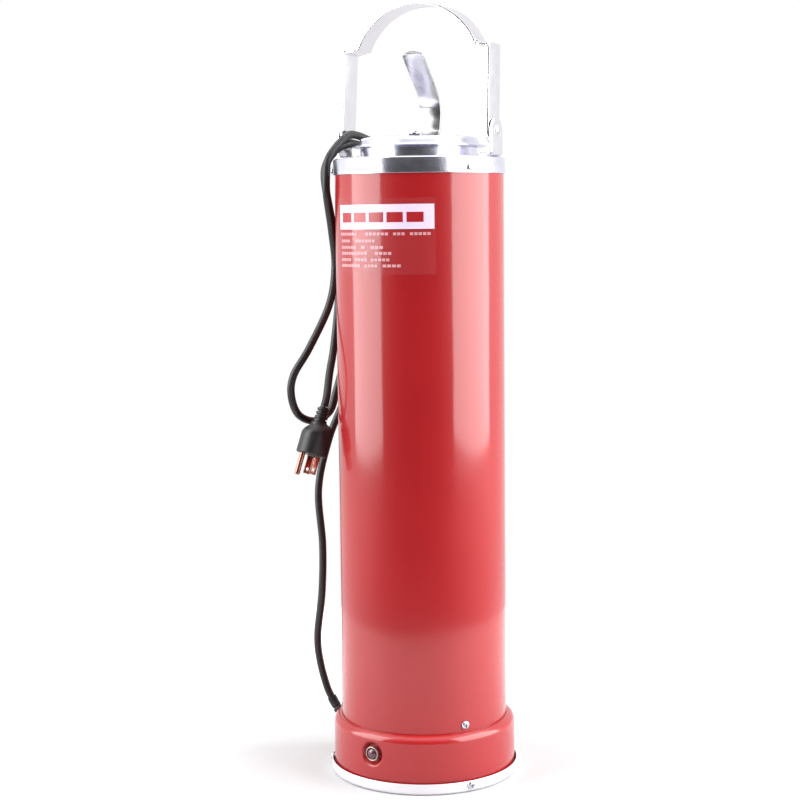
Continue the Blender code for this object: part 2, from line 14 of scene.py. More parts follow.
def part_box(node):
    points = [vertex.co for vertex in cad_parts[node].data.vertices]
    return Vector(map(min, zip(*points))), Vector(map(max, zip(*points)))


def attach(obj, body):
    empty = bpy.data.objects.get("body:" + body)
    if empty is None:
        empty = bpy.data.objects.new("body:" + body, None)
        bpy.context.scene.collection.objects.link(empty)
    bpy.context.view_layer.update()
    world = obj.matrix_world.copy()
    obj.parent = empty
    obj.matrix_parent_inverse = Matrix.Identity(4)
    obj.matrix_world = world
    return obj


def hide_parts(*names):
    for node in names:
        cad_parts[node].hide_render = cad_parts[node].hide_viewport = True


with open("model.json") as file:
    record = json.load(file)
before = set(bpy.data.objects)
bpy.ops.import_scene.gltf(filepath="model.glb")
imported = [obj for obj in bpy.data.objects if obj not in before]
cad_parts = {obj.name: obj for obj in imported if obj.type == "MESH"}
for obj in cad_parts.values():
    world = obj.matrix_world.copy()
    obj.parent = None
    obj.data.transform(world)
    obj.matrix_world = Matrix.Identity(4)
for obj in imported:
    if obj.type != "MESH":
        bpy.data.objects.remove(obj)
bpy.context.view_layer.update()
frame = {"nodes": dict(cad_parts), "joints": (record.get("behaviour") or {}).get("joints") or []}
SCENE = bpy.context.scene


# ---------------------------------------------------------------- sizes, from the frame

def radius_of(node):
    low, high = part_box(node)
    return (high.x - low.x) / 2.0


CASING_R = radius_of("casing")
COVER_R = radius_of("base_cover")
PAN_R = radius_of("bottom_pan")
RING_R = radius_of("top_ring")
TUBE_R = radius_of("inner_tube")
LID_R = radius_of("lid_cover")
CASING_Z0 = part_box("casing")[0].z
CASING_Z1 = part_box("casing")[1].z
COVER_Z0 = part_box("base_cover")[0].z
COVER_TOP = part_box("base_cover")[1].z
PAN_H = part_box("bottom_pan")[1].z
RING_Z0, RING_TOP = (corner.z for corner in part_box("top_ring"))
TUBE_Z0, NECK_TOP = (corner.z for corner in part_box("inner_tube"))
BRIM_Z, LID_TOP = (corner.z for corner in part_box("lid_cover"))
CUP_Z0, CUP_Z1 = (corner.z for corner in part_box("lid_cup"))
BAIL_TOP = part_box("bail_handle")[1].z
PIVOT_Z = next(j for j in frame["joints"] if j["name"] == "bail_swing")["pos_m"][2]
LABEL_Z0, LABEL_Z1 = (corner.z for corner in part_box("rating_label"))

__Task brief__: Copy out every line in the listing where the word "empty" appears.

__Exercise output__:
    empty = bpy.data.objects.get("body:" + body)
    if empty is None:
        empty = bpy.data.objects.new("body:" + body, None)
        bpy.context.scene.collection.objects.link(empty)
    obj.parent = empty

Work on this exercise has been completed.